The Fourteenth Amendment recognizes a distinction between citizenship of the United States and citizenship of one of the states, and its purpose in declaring that no state shall make or enforce any law which shall abridge the privileges or immunities of citizens of the United States is not to transfer to the Federal government the protection of civil rights inherent in state citizenship, but to secure those privileges and immunities that owe their existence to the federal government, its national character, its Constitution, or its laws. P. 537. Slaughter-House Cases, 16 Wall. 36.
These privileges and immunities provisions do not prevent a state from taxing the privilege of succeeding by will or inheritance from a nonresident decedent to property within its jurisdiction. P. 538.

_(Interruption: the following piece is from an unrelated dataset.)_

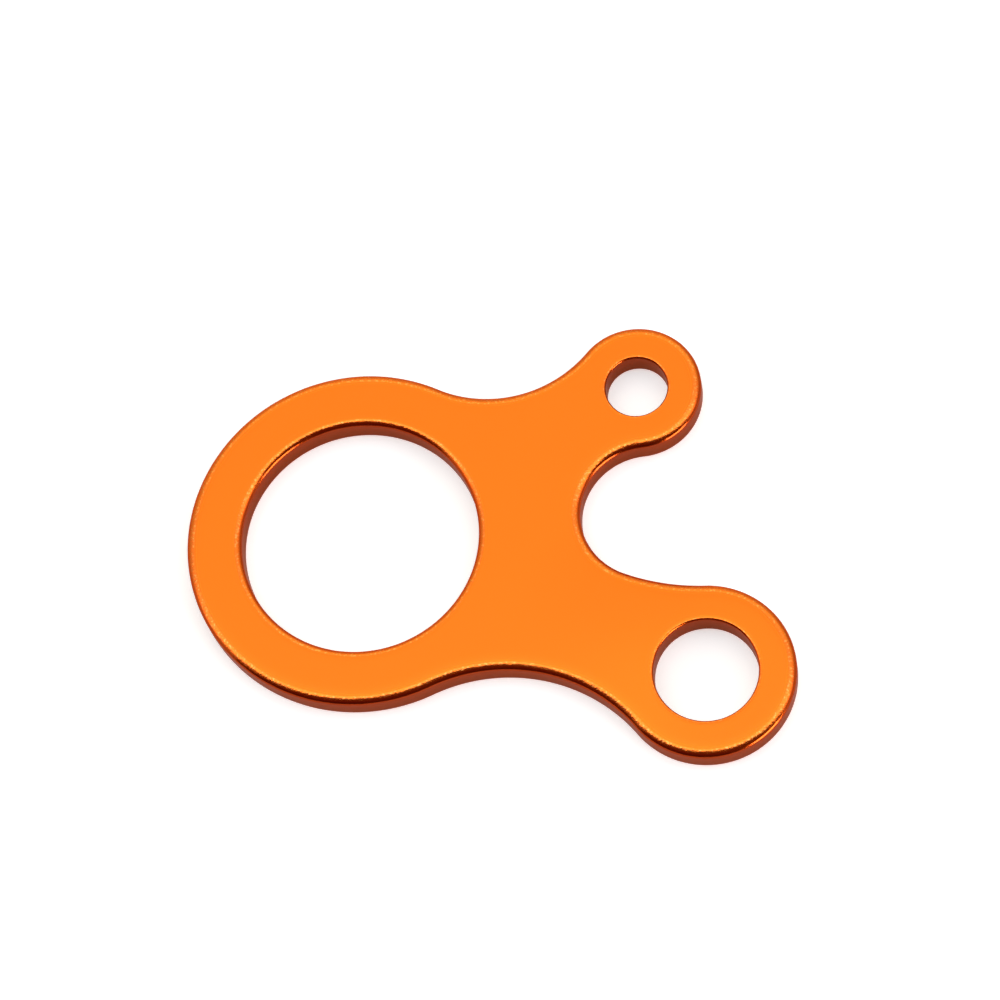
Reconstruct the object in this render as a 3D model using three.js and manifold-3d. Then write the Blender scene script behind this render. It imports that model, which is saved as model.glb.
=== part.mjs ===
// A three-hole cord adjuster plate, punched from aluminium sheet, tumbled and anodised orange.
// A carabiner or a turn of cord goes through the large ring. Cord is knotted or threaded through the two
// lobes, and is drawn into the notch between them.
// Millimetres, +Z up: the plate lies on z = 0, and +X runs from the ring half way between the two lobes.

import * as THREE from "three";
import { mergeVertices, toCreasedNormals } from "three/addons/utils/BufferGeometryUtils.js";
import Module from "manifold-3d";

// Sheet
const sheetThickness = 3;

// Ring: the large hole and the band of metal round it
const ringHoleDiameter = 24;
const ringBand = 5.6;

// Lobes: each hole, the band round it, and the distance of its centre from the ring's
const smallHoleDiameter = 6.2;
const smallLobeBand = 3.45;
const smallLobeReach = 31.75;
const middleHoleDiameter = 10.3;
const middleLobeBand = 3.75;
const middleLobeReach = 37.7;
const lobeSpreadDegrees = 52;

// Hollow flanks from the ring to each lobe
const smallFlankRadius = 12.5;
const middleFlankRadius = 17;

// Notch: its round bottom runs straight into the small lobe and stands off the middle lobe, where a wider
// hollow leads out of it. Its centre is set back from the line between the two lobes' centres.
const notchStandoff = 1.95;
const notchSetback = 1.75;
const notchMouthRadius = 22;

// Edges: each is a quarter of an ellipse, so far in over the flat face and so far down the wall. Punching
// and tumbling round the upper edge of the outline well over, that of the ring hole a little less, and leave
// the others crisp.
const roundedEdge = { inwards: 1, down: 0.6, steps: 4 };
const ringHoleEdge = { inwards: 0.85, down: 0.6, steps: 4 };
const undersideEdge = { inwards: 0.35, down: 0.25, steps: 2 };
const lobeHoleEdge = { inwards: 0.25, down: 0.25, steps: 2 };

// How far a punch or a blank passes the faces that it cuts
const punchOverrun = 1;

// How far a facet may lie from the true arc
const facetDeviation = 0.01;

const creaseDegrees = 30;

const manifold = await Module();
manifold.setup();

function polar(centre, distance, angle) {
  return new THREE.Vector2(distance, 0).rotateAround(new THREE.Vector2(), angle).add(centre);
}

function bearing(from, to) {
  return to.clone().sub(from).angle();
}

// Steps that keep a whole turn of this radius within the facet deviation.
function stepsPerTurn(radius) {
  return Math.ceil(Math.PI / Math.acos(1 - facetDeviation / radius));
}

// The notch's centre is further from the middle lobe's centre than from the small lobe's by as much as that
// lobe is larger and the notch stands off it. All such points lie on a hyperbola round the two centres, and
// the setback picks the one wanted.
function notchCentre(small, middle) {
  const halfSpan = small.centre.distanceTo(middle.centre) / 2;
  const halfDifference = (middle.radius + notchStandoff - small.radius) / 2;
  const minorAxis = Math.sqrt(halfSpan ** 2 - halfDifference ** 2);
  const along = halfSpan - halfDifference * Math.hypot(1, notchSetback / minorAxis);
  const distance = Math.hypot(along, notchSetback);
  const turn = Math.atan(notchSetback / along);
  return polar(small.centre, distance, bearing(small.centre, middle.centre) - turn);
}

// The hollow that leads from one circle into the next. Its centre is to the right of the way between theirs.
function hollowBetween(circle, next, radius) {
  const near = circle.radius + radius;
  const far = next.radius + radius;
  const span = circle.centre.distanceTo(next.centre);
  const cosine = (near ** 2 + span ** 2 - far ** 2) / (2 * near * span);
  const angle = bearing(circle.centre, next.centre) - Math.acos(cosine);
  return { centre: polar(circle.centre, near, angle), radius: -radius };
}

// The circles that the outline follows counter-clockwise, each touching the next. A bulge has a positive
// radius and a hollow a negative one.
function outlineCircles() {
  const halfSpread = THREE.MathUtils.degToRad(lobeSpreadDegrees) / 2;
  const origin = new THREE.Vector2();
  const ring = { centre: origin, radius: ringHoleDiameter / 2 + ringBand };
  const small = {
    centre: polar(origin, smallLobeReach, halfSpread),
    radius: smallHoleDiameter / 2 + smallLobeBand,
  };
  const middle = {
    centre: polar(origin, middleLobeReach, -halfSpread),
    radius: middleHoleDiameter / 2 + middleLobeBand,
  };
  const bottom = notchCentre(small, middle);
  const notch = { centre: bottom, radius: small.radius - bottom.distanceTo(small.centre) };
  return {
    ring,
    middleFlank: hollowBetween(ring, middle, middleFlankRadius),
    middle,
    notchMouth: hollowBetween(middle, notch, notchMouthRadius),
    notch,
    small,
    smallFlank: hollowBetween(small, ring, smallFlankRadius),
  };
}

// Where two circles of the outline touch.
function touchPoint(circle, next) {
  return circle.centre.clone().lerp(next.centre, circle.radius / (circle.radius - next.radius));
}

function outlineShape(circles) {
  const points = circles.flatMap((circle, index) => {
    const previous = circles.at(index - 1);
    const next = circles[(index + 1) % circles.length];
    const radius = Math.abs(circle.radius);
    const start = bearing(circle.centre, touchPoint(previous, circle));
    const end = bearing(circle.centre, touchPoint(circle, next));
    const clockwise = circle.radius < 0;
    const arc = new THREE.ArcCurve(circle.centre.x, circle.centre.y, radius, start, end, clockwise);
    const turns = arc.getLength() / (2 * Math.PI * radius);
    return arc.getPoints(Math.ceil(turns * stepsPerTurn(radius))).slice(0, -1);
  });
  return new THREE.Shape(points);
}

// The shape between two heights, with this edge at both.
function blank(shape, bottom, top, edge) {
  const geometry = new THREE.ExtrudeGeometry(shape, {
    depth: top - bottom - 2 * edge.down,
    bevelThickness: edge.down,
    bevelSize: edge.inwards,
    bevelOffset: -edge.inwards,
    bevelSegments: edge.steps,
  });
  return geometry.translate(0, 0, bottom + edge.down);
}

// The profile of a hole's wall where it opens into a face: from the wall out to the edge's full reach.
function mouthProfile(radius, edge) {
  return Array.from({ length: edge.steps + 1 }, (_, step) => {
    const turn = (step / edge.steps) * (Math.PI / 2);
    return {
      radius: radius + edge.inwards * (1 - Math.cos(turn)),
      depth: edge.down * (1 - Math.sin(turn)),
    };
  });
}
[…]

Quaere whether these privileges and immunities clauses are applicable when the alleged discrimination (in a state inheritance tax law) is based not on citizenship, but on the residence or nonresidence of the decedent? Id.

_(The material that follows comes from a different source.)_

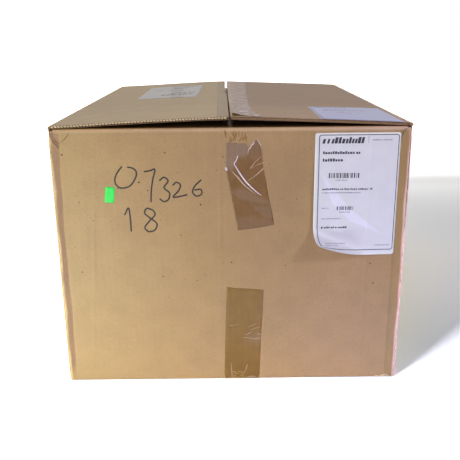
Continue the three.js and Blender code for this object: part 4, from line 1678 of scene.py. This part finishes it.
# place and aim in metres, the size of the lamp, and the angle that its light spreads over
areaLamps = {
    "leftBounce": {"place": (-0.42, -0.62, 0.04), "aim": (-0.2, -0.286, 0.0), "size": (0.3, 0.06),
                   "watts": 1.706, "colour": "#e8fff2"},
    "rightBounce": {"place": (0.2, -0.47, 0.02), "aim": (0.2, -0.286, 0.0), "size": (0.2, 0.03),
                    "watts": 0.14, "colour": "#6a8aff"},
    "lowBounce": {"place": (0.0, -0.5, 0.012), "aim": (0.0, -0.286, 0.0), "size": (0.5, 0.02),
                  "watts": 0.153, "colour": "#fff3f0"},
    "edgeStrip": {"place": (0.717, -0.3, 0.17), "aim": (0.217, -0.2855, 0.17), "size": (0.012, 0.34),
                  "watts": 0.022, "colour": "#ffc4e6", "spread": 4},
    "footBounce": {"place": (0.0, -0.37, 0.006), "aim": (0.0, -0.286, 0.0), "size": (0.46, 0.01),
                   "watts": 0.02, "colour": "#fff6f0"},
    "rightKey": {"place": (1.05, -1.1, 0.95), "aim": (0.1, -0.286, 0.2), "size": (0.3, 0.3),
                 "watts": 10.0, "colour": "#e0e3ff"},
    "backFill": {"place": (0.5, 1.6, 0.8), "aim": (0, 0.286, 0.15), "size": (1.2, 1.0),
                 "watts": 11, "colour": "#ffffff"},
    "overhead": {"place": (-0.2, 0.2, 2.0), "aim": (0, 0, 0.33), "size": (1.4, 1.4),
                 "watts": 3.16, "colour": "#dacfff"},
    "flapSheen": {"place": (-0.2, 0.2, 2.0), "aim": (0, 0, 0.33), "size": (1.4, 1.4),
                  "watts": 8.8, "colour": "#ffffff"},
}
sunLamp("leftKey", strength=1.25, **key)
floorKey = sunLamp("floorKey", strength=0.35, **key)  # the same light once more, on the floor alone
lamps = {name: areaLamp(name, **values) for name, values in areaLamps.items()}


def keepOff(pieces, *holders, state="EXCLUDE"):
    # these lamps are screened off the pieces, as with a black card between them
    group = bpy.data.collections.new("screened")
    for place, piece in enumerate(pieces):
        group.objects.link(piece)
        group.collection_objects[place].light_linking.link_state = state
    for holder in holders:
        holder.light_linking.receiver_collection = group


def skyWorld():
    world = bpy.data.worlds.new("studio")
    bpy.context.scene.world = world
    world.use_nodes = True
    tree = world.node_tree
    tree.nodes.clear()
    rays = addNode(tree, "ShaderNodeLightPath")
    seen = reckoned(tree, "MAXIMUM", rays.outputs["Is Camera Ray"], rays.outputs["Is Glossy Ray"])
    seen = reckoned(tree, "MAXIMUM", seen, rays.outputs["Is Transmission Ray"])
    strength = ranged(tree, seen, 0.0, 1.0, studio["sky"], 1.0)
    sky = addNode(tree, "ShaderNodeBackground", {"Color": (1, 1, 1, 1), "Strength": strength})
    addNode(tree, "ShaderNodeOutputWorld", {"Surface": sky.outputs[0]})


def studioFloor():
    material = bpy.data.materials.new("whiteStudioFloor")
    material.use_nodes = True
    tree = material.node_tree
    tree.nodes.clear()
    rays = addNode(tree, "ShaderNodeLightPath")
    place = addNode(tree, "ShaderNodeTexCoord").outputs["Object"]
    back = addNode(tree, "ShaderNodeSeparateXYZ", {0: place}).outputs["Y"]
    tones = [(*(np.array(studio["floorSeen"]) * tone).tolist(), 1) for tone in studio["floorTones"]]
    near, beside, far = (ranged(tree, back, *step) for step in studio["floorSteps"])
    seen = mixed(tree, near, tones[0], tones[1])
    seen = mixed(tree, beside, seen, tones[2])
    seen = mixed(tree, reckoned(tree, "MULTIPLY", far, far), seen, tones[3])
    level = studio["floor"]
    colour = mixed(tree, rays.outputs["Is Camera Ray"], (level, level, level, 1), seen)
    matt = addNode(tree, "ShaderNodeBsdfDiffuse", {"Color": colour})
    addNode(tree, "ShaderNodeOutputMaterial", {"Surface": matt.outputs[0]})
    far = float(studio["floorReach"])
    corners = np.array([[(-far, -far, 0), (far, -far, 0)], [(-far, far, 0), (far, far, 0)]])
    floor = pieceFrom("studioFloor", [gridPart(corners)], [material])
    return floor


skyWorld()
backdrop = studioFloor()
flapTops = [leftFlapBoard, rightFlapBoard, leftFlapPaper, rightFlapPaper, leftTape, rightTape]
keepOff([backdrop, *flapTops], lamps["backFill"])
keepOff([backdrop], floorKey, state="INCLUDE")
keepOff([backdrop], *(lamps[name] for name in ("rightKey", "lowBounce", "footBounce", "flapSheen")))
keepOff([backdrop, frontLabel, labelMarks, labelLines, leftFlapBoard, rightFlapBoard], lamps["edgeStrip"])
bpy.context.scene.view_settings.view_transform = "Standard"
print("lights and floor made")

rideAll("carton", "board", cartonBoard, cartonFlutes, penMarks, curledLiner, frontCreaseShadows, tornFibres,
        paleTears, frontSpecks)
rideAll("carton", "tape", tapeTab, tabGlints, tabCreases, bottomTape, stripGlints, stripCreases, backTab)
rideAll("carton", "label_paper", frontLabel, labelMarks, labelLines)
rideAll("carton", "sticker_paper", sticker)
rideAll("left_flap", "board", leftFlapBoard, leftFlutes, teethTops, teethGaps)
rideAll("left_flap", "tape", leftTape)
rideAll("left_flap", "label_paper", leftFlapPaper, leftFlapMarks)
rideAll("right_flap", "board", rightFlapBoard, rightFlutes, flapTear, flapTearEdge, flapCrease)
rideAll("right_flap", "tape", rightTape)
rideAll("right_flap", "label_paper", rightFlapPaper, rightFlapMarks)
for piece, body in ((leftFold, "left_flap"), (rightFold, "right_flap")):
    side = -1 if body == "left_flap" else 1
    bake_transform(piece)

The fact that a state tax on the succession to local property of a nonresident decedent is measured by the ratio in value of such property to the entire estate, including real and personal property in other states, does not make it a tax on the property beyond the jurisdiction, and thus obnoxious to the due process clause of the Fourteenth Amendment. P. 539.
The difference between the relations to the resident and nonresident testators or intestates affords justification within the equal protection provision of the Fourteenth Amendment for measuring succession taxes in different ways. P. 540.

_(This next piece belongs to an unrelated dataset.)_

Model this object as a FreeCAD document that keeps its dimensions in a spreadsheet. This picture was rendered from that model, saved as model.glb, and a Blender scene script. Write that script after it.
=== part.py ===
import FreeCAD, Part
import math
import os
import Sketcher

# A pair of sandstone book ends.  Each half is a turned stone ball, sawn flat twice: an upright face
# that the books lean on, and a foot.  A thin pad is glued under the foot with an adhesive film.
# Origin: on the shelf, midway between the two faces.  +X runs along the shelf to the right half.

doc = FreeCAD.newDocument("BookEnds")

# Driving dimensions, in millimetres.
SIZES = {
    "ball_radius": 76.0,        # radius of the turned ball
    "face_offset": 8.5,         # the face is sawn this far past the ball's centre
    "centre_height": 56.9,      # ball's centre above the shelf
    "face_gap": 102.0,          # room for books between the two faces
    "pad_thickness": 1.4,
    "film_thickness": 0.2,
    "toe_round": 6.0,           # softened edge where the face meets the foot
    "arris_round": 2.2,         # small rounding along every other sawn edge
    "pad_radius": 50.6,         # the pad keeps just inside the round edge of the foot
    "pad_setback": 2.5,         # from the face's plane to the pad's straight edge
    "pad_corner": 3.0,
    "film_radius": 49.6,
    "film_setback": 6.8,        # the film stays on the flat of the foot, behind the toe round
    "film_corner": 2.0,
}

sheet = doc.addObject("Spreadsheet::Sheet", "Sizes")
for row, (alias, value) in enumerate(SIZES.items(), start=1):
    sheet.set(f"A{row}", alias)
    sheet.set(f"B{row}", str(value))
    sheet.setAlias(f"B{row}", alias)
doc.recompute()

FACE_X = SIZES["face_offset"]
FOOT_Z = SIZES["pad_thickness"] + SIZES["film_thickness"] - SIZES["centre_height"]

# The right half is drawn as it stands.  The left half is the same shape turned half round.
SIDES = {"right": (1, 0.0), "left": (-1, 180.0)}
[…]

The question of equal protection must be decided between resident and nonresident decedents as classes, rather than by the incidence of the tax in particular cases. P. 543.
The New Jersey inheritance tax, as to estates of resident decedents, is measured on all the property passing testate or intestate under the law of the state (foreign realty excluded), with various exemptions and graduations based on relationship of beneficiaries and amounts received; as to estates of nonresidents, the tax on the transfer to the personal representative, respecting only local real and tangible personal property, stock of New Jersey corporations and of national banks located in the state, bears the same ratio to the entire tax which would be imposed under the act if the decedent had been a resident and all his property real and personal had been located within the state, as such property within the state bears to the entire estate wherever situate, specific devises or bequests of property within the state being excluded from this computation. Owing to the graduation and exemption feature, this plan of apportionment, in cases of certain large estates of nonresidents embracing large real estate and other assets in other state, resulted in greater taxes for the transfer of their property in New Jersey than would have been assessed for transfer of an equal amount of property of a decedent dying resident in the state. Held that such taxes did not infringe the privileges and immunities provision of Article IV of the Constitution, or the like provision, or the equal protection or due process clauses, of the Fourteenth Amendment.
90 N.J.L. 707; 2 id. 514, affirmed.
The cases are stated in the opinion.